Im ARD-Film “Der andere Junge“ erzählt Volker Einrauch von einer Familienkatastrophe

Wer zufällig reinschaltet, nach etwa einer halben Stunde, wird denken, er sei in einen heiteren Familienfilm geraten, wie sie die Öffentlich-Rechtlichen ja gerne im Programm haben. Mutter stellt Lasagne auf den Tisch, Vater erkundigt sich nach der Mathearbeit. Sohn stochert im Essen, sagt kein Wort, knallt irgendwann die Tür hinter sich zu. Spätestens nun wird klar: So Friede, Freude, Eierkuchen ist das nicht.

Und überhaupt ist die Stimmlage der Mutter ein bisschen zu schrill und ungefähr so angenehm wie eine Gabel, die über den Teller kratzt; der Vater ist ein bisschen zu aufgesetzt gut gelaunt und droht an seinem festgezurrten Krawattenknoten beinahe zu ersticken. Wer von Anfang an mit dabei ist, weiß warum: Robert, der 14-jährige Sohn, hat einen Mord begangen. Und als wäre das nicht schon schlimm genug, handelt es sich bei seinem Opfer ausgerechnet um den Sohn ihrer Doppelkopf-Partner.

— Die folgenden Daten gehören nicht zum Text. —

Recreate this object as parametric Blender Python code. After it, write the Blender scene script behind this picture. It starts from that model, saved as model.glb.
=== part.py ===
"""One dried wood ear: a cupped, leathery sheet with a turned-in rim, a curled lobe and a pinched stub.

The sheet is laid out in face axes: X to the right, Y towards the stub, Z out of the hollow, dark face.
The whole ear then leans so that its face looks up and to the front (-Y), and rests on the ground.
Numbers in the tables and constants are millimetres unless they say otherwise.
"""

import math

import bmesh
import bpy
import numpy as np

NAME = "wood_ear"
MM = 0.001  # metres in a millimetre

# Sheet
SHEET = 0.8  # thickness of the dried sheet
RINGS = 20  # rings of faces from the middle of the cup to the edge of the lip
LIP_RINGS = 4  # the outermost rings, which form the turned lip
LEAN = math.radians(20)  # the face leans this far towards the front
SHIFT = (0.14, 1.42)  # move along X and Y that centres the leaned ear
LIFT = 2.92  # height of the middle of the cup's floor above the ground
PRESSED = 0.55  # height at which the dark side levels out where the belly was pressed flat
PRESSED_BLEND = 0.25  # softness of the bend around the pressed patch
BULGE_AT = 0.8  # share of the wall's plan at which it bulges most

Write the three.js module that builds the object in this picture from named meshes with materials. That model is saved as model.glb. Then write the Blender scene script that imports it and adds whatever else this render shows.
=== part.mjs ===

Warum? "Er war ein Arschloch, ein blödes Arschloch", schreit Robert, als die 90 Filmminuten von "Der andere Junge" (Regie: Volker Einrauch, Buch: Lothar Kurzawa) fast herum sind - viel mehr gibt es dazu auch nicht zu sagen.

Keine befriedigende Erklärung, kein nachvollziehbarer Tat-Hergang. Das ist fürs deutsche Fernsehen nun fast schon revolutionär, das sich immer so ins Zeug legt, damit der Zuschauer selbst sich nicht anstrengen muss beim Verstehen und Mitempfinden. Hier steht es den ganzen Film über im Raum: ein riesengroßes Fragezeichen. Andrea Sawatzki und Peter Lohmeyer spielen das pädagogisch wertvolle Elternpaar, das bestimmt seinerzeit viele Erziehungsratgeber gelesen hat. Barbara Auer und Christian Berkel sind ein Powerpaar, jung geblieben, unkonventionell, leidenschaftlich, das lernen muss, mit dem Schrecklichen zu leben.

Es ist die Stärke von "Der andere Junge", der Ausgangssituation das Absurde, Unbegreifliche nicht zu nehmen, sondern es hervorzuheben - und so den Schmerz sichtbar zu machen.